• Recorded data
────────────────
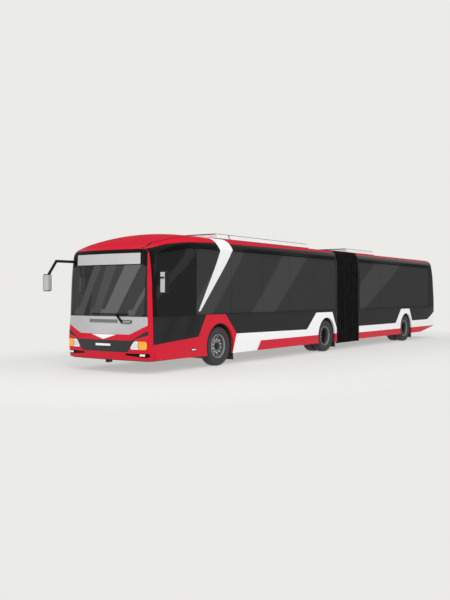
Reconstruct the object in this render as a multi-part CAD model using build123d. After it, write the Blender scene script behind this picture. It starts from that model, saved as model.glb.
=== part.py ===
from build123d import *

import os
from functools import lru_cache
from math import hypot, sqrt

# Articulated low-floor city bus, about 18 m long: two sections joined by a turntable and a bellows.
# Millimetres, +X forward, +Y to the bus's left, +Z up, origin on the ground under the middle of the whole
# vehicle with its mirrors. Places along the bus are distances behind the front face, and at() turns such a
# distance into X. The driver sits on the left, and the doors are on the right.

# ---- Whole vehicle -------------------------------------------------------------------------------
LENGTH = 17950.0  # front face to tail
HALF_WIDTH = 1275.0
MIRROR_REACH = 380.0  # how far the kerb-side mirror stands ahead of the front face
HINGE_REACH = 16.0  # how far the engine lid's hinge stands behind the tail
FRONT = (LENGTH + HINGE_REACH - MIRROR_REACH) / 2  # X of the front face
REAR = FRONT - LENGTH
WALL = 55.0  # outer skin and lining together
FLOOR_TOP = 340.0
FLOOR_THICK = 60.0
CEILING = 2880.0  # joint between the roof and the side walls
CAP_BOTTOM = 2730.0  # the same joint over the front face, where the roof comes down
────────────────
Filter the data for the string "from" and copy every line that has it.

• Task answer
Reconstruct the object in this render as a multi-part CAD model using build123d. After it, write the Blender scene script behind this picture. It starts from that model, saved as model.glb.
from build123d import *
from functools import lru_cache
from math import hypot, sqrt